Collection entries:
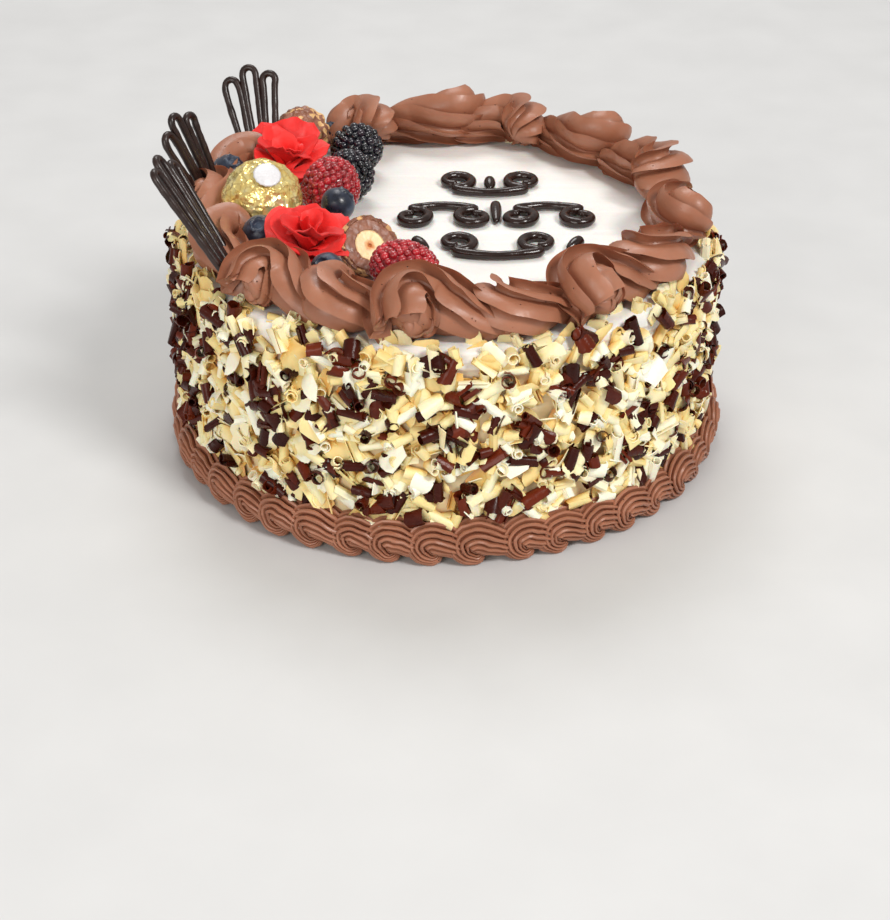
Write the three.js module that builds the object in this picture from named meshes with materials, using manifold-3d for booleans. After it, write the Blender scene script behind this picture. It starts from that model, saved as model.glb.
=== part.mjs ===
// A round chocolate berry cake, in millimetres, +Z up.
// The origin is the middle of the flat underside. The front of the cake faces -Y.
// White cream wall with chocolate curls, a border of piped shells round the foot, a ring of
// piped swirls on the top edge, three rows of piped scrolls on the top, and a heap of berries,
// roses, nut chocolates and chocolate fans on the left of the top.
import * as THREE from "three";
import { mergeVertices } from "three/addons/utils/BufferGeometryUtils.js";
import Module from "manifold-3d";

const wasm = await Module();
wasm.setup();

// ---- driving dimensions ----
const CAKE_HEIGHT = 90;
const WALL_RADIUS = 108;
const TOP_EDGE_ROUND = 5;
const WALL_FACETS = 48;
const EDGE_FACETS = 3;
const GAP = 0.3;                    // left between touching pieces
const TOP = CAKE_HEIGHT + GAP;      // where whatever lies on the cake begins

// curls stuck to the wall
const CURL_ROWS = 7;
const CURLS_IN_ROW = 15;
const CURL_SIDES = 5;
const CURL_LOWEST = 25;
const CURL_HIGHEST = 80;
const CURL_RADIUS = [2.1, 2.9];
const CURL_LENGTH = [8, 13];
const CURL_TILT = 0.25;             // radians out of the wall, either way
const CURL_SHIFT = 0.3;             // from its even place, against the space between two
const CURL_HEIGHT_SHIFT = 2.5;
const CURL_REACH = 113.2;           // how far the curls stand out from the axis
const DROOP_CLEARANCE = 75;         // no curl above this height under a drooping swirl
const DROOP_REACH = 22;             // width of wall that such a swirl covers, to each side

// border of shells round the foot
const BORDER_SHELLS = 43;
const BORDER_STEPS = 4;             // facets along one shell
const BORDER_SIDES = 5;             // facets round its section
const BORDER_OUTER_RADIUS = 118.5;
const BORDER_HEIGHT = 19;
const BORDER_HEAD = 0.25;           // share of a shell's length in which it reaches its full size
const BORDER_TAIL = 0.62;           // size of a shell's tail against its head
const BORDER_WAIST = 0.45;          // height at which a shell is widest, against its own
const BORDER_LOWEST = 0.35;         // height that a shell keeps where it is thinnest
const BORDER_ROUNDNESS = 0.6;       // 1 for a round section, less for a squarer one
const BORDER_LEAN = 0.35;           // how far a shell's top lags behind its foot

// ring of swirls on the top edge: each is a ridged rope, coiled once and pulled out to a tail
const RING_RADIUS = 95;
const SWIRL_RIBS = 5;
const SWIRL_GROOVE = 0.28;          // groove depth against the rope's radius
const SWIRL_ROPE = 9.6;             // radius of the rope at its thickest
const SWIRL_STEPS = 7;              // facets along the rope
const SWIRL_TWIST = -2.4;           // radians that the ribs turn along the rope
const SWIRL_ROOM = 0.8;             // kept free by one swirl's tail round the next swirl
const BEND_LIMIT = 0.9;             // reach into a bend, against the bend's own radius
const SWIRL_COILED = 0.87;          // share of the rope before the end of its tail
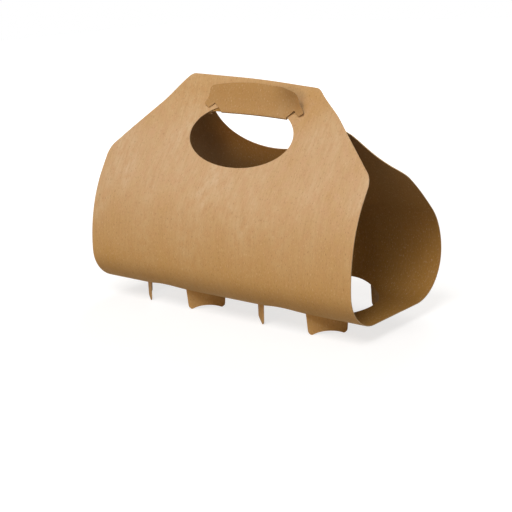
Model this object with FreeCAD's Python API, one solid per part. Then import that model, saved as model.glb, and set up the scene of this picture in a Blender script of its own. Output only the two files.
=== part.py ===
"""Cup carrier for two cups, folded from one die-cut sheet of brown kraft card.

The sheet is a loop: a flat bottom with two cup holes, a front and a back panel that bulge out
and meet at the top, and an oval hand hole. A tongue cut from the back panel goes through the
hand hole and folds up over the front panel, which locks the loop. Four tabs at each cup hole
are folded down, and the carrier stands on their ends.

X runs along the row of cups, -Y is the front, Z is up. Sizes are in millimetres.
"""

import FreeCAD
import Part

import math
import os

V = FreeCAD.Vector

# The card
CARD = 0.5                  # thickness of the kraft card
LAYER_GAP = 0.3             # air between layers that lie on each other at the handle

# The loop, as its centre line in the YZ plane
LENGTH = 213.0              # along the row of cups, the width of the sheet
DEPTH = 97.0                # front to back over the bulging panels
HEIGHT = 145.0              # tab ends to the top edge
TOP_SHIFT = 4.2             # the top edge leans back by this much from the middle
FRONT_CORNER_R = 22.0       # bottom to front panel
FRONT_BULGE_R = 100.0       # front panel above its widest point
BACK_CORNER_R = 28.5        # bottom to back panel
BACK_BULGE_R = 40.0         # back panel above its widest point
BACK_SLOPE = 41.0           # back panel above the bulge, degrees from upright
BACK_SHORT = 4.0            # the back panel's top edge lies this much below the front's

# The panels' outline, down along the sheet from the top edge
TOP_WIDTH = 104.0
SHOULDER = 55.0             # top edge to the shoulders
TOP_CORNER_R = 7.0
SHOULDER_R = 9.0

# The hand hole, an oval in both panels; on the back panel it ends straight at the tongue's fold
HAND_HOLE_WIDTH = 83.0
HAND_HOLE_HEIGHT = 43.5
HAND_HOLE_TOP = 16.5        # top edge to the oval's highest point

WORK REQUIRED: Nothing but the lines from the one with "Model this object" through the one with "SHOULDER_R = 9.0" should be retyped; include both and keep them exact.

RESULT FOR THIS EXERCISE:
Model this object with FreeCAD's Python API, one solid per part. Then import that model, saved as model.glb, and set up the scene of this picture in a Blender script of its own. Output only the two files.
=== part.py ===
"""Cup carrier for two cups, folded from one die-cut sheet of brown kraft card.

The sheet is a loop: a flat bottom with two cup holes, a front and a back panel that bulge out
and meet at the top, and an oval hand hole. A tongue cut from the back panel goes through the
hand hole and folds up over the front panel, which locks the loop. Four tabs at each cup hole
are folded down, and the carrier stands on their ends.

X runs along the row of cups, -Y is the front, Z is up. Sizes are in millimetres.
"""

import FreeCAD
import Part

import math
import os

V = FreeCAD.Vector

# The card
CARD = 0.5                  # thickness of the kraft card
LAYER_GAP = 0.3             # air between layers that lie on each other at the handle

# The loop, as its centre line in the YZ plane
LENGTH = 213.0              # along the row of cups, the width of the sheet
DEPTH = 97.0                # front to back over the bulging panels
HEIGHT = 145.0              # tab ends to the top edge
TOP_SHIFT = 4.2             # the top edge leans back by this much from the middle
FRONT_CORNER_R = 22.0       # bottom to front panel
FRONT_BULGE_R = 100.0       # front panel above its widest point
BACK_CORNER_R = 28.5        # bottom to back panel
BACK_BULGE_R = 40.0         # back panel above its widest point
BACK_SLOPE = 41.0           # back panel above the bulge, degrees from upright
BACK_SHORT = 4.0            # the back panel's top edge lies this much below the front's

# The panels' outline, down along the sheet from the top edge
TOP_WIDTH = 104.0
SHOULDER = 55.0             # top edge to the shoulders
TOP_CORNER_R = 7.0
SHOULDER_R = 9.0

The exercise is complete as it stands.